Bogovič et al.
Elevated levels of serum muscle enzymes in the initial phase of tick-borne encephalitis. Infect. Dis. 2024; 56:6,504-509. doi:1080/23744235.2024.2335349

In the initial phase of TBE virus infection, clinical signs and symptoms are nonspecific, and TBE antibodies have yet not been produced. Virus RNA can principally be demonstrated in blood, but this is not a routine approach.

Since some patients have pronounced myalgias early during TBE virus infection, a study has been carried out to assess abnormalities of muscle enzymes in the early phase of disease (in the first phase of the biphasic course of disease).

Among 24 patients with confirmed TBE virus infection, 33% had elevated creatine kinase serum activity, 26% had elevated myoglobin levels, and 22% had elevated troponin levels. At least one of the muscle enzymes was elevated in 42% of the patients. Although most of these abnormalities were mild to moderate, some were quite pronounced.

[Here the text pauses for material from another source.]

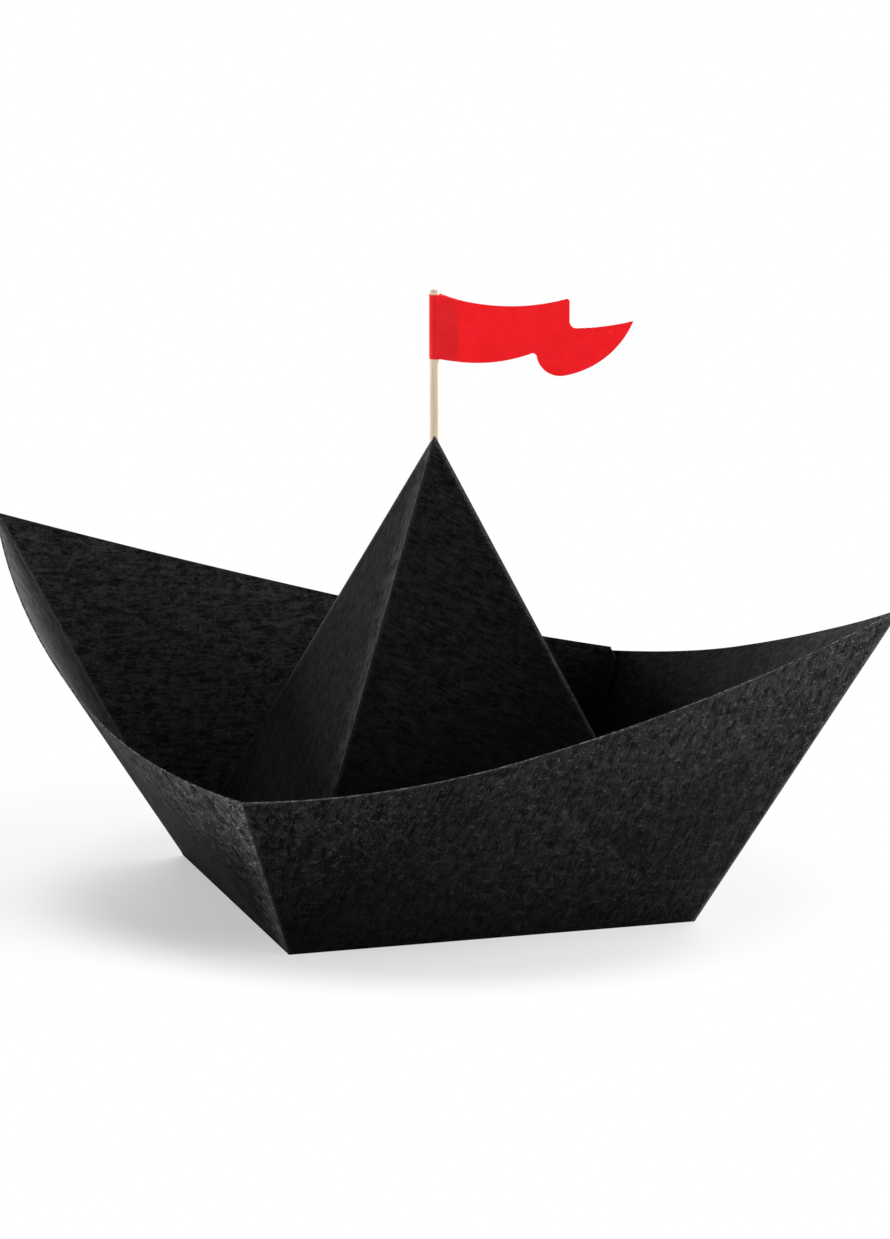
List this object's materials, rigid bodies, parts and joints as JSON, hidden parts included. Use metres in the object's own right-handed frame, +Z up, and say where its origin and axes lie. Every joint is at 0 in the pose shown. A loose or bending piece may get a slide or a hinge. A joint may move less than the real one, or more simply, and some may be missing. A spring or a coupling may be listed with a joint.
{
  "type": "origami sailboat",
  "caption": "Boat folded from one sheet of card, with a hollow pyramid sail, raised stems, and a paper flag on a wooden stick.",
  "frame": {"origin": "on the floor, at the centre of the square on which the sail stands", "axes": "+X along the boat towards one stem, +Y across it towards the side with the sheet's seam, +Z up along the mast"},
  "size_m": [0.2244, 0.1738, 0.1339],
  "materials": {
    "card": "matt black, fibrous",
    "stick": "plain pale wood",
    "flag_paper": "matt red"
  },
  "bodies": {
    "root": {"folded_boat": "card", "mast": "stick", "flag": "flag_paper"}
  },
  "joints": []
}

The mechanisms of muscle involvement in viral infections are unclear. One can assume an immune mediated damage: The presence of TBE virus in blood triggers the secretion of immune mediators, that damage bone marrow, liver and muscles resulting in transient leukopenia, thrombocytopenia, increased activity of some liver and muscle enzymes.

The authors concluded that clinicians in TBE endemic areas should consider a TBE virus infection not only in the case of unspecific fever, associated with leukopenia, thrombocytopenia and/or abnormal liver tests, but also in the presence of elevated muscle enzymes.